The Register has a funny/serious article by Andrew Orlowski: "Big Brother nominated for Google Award"
I'll say no more, since I'm quoted (thanks!):
"What seems to be missed is that the sheer scale of centralization of Google's service is frightening," writes Seth Finkelstein, who dubs it 'Total Information Awareness', after the DARPA data collection project led by convicted Iran Contra felon John Poindexter. "Every message you send, every message you receive, in ONE PLACE, tagged and sorted and indexed, with a history of who sent it to you and who you sent it to (traffic analysis!). And correlate it all with your web-searching, and your social network (Orkut) and your shopping (ads).

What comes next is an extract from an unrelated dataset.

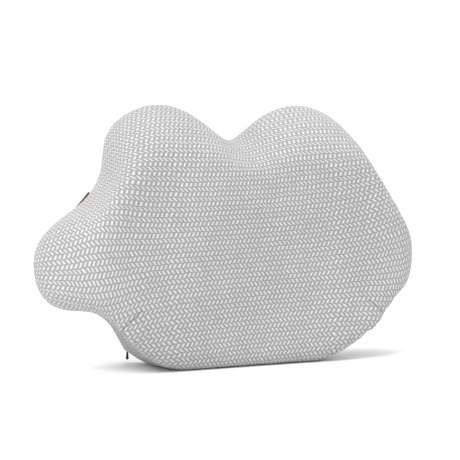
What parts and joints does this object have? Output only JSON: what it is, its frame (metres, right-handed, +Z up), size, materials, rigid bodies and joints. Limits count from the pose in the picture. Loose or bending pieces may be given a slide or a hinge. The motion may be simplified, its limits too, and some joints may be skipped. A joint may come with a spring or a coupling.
{
  "type": "lumbar support cushion",
  "caption": "Contoured lumbar support cushion with upper lobes, side wings, a hollowed face and a flat back, in a zipped knit cover.",
  "frame": {"origin": "middle of the base, at the centre of the bounding box in plan", "axes": "+X to the viewer's right when facing the hollowed sitter's side, +Y towards the flat back, +Z up"},
  "size_m": [0.4802, 0.1237, 0.2986],
  "materials": {
    "foam": "open-cell polyurethane foam, matt",
    "liner": "thin tricot, matt",
    "knit": "light grey stretch jacquard knit, matt",
    "knit_back": "light grey stretch jacquard knit, matt",
    "seam": "turned seam with sewing thread, matt",
    "leather": "dark brown leather, satin",
    "tag_thread": "waxed thread",
    "zip_tape": "woven tape, matt",
    "zip_coil": "nylon, satin",
    "thread": "sewing thread",
    "slider_paint": "black enamel on zinc, satin",
    "label": "white satin strip, blank"
  },
  "bodies": {
    "cushion": {"foam_core": "foam", "inner_liner": "liner", "cover_front_panel": "knit", "cover_back_panel": "knit_back", "perimeter_seam": "seam", "dart_seam_right": "seam", "dart_seam_left": "seam", "leather_tag": "leather", "tag_stitches": "tag_thread", "zip_tape_upper": "zip_tape", "zip_tape_lower": "zip_tape", "zip_coil_upper": "zip_coil", "zip_coil_lower": "zip_coil", "zip_stop_left": "zip_coil", "zip_stop_right": "zip_coil", "zip_lip_stitches": "thread", "care_label": "label"},
    "slider": {"slider_body": "slider_paint", "slider_bail": "slider_paint"},
    "puller": {"puller": "slider_paint"}
  },
  "joints": [
    {"name": "zip_travel", "type": "slide", "parent": "cushion", "child": "slider", "axis": [1, 0, 0], "range_m": [0, 0.219]},
    {"name": "puller_swing", "type": "hinge", "parent": "slider", "child": "puller", "pos_m": [-0.1095, 0.0606, 0.02], "axis": [1, 0, 0], "range_deg": [0, 175]}
  ]
}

I was thinking of how to explain the problem of Gmail to people who conceive of it as simply another web-mail reading service. I came up with this:
Imagine Google-ing your mail. Great! Now imagine John Ashcroft Google-ing your mail. See the problem?
By Seth Finkelstein | posted in google | on April 07, 2004 01:35 PM (Infothought permalink) | Followups
I guess I still don't understand how this is different from Yahoo mail. I do see the threat, but I don't know why this is just coming up now...
Yahoo has a ton of services centralized in one place: search, mail, bill paying, groups, advertising, shopping, etc. It seems to be like they'd be an even bigger privacy threat. What's the difference between Yahoo and Google from the perspective of the DoJ?
Simple: Indexing
If the DoJ went to Yahoo, and said "Please tell us everyone who uses the words "terrorism" and "bomb" and "WMD" in a mail message, then Yahoo might be able to do it in theory, but as far as I know, they would be hard-pressed to implement it.
With Google GMail, it would be a feature. Sure, buy our "PATRIOT" ad product, no problem ...
The problem with all the paranoia over this is that its being placed on the wrong organization. Its even evident in your response to Brian St. Pierre. The problem isn't Google's GMail service but rather those that would misuse it, i.e. John Ashcroft. Thus, the answer is not to try to stop GMail, but to stop John Ashcroft. I agree that debate is good, but I think we need to accept that at some point everything you have ever said, written down and maybe even thought will someday be public and indexable. Just because this is a nightmarish idea right now, doesn't mean that it will be forever.
I guess ultimately my point is that whenever some new privacy killing technology comes out, instead of first espousing its evil, perhaps its better to examine how it will make our lives better and how we can minimize any negative consequences. This has to be a better plan than just permanantly dismissing the idea of indexed email.
Seth -
I see your point, but I guess I'm making an assumption that at least one of Yahoo, Hotmail, etc will probably come up with something similar before too long.
Anyway, I think Matt's on the right track. It's inevitable that mail indexing is going to happen. You can't fight it. What you can fight for are limits on the ability of the DoJ and friends to abuse the technology.
"...The problem with all the paranoia over this is that its being placed on the wrong organization..."
Only if a priori, you have judged that the organization in question can be trusted, and shouldn't be held to account. I don't think any organization - public or private - should be given a free pass on such an important issue.
We certainly know a lot more about how Google values privacy than we did a week ago. From Larry Page's fight for The Right To Cross-Reference: '"It might be really useful for us to know that information" to make search results better, he said. "I'd hate to rule anything like that out."' [LA Times, April 2]
...to the subsequent backtracking:
'Rosing said there will be an information firewall separating
Google's search engine from Gmail. "We don't use the data
collected on one service," he said, "to enhance another."' [AP, April 6]
'Mr. Rosing said Google did not create links between users'
search activity and their Gmail accounts. 'We have no immediate
plans to do so in the future,' he said."' [NYT, April 8]
An organization that's aware of users' privacy fears should not need the issue spelled out in 72-point type.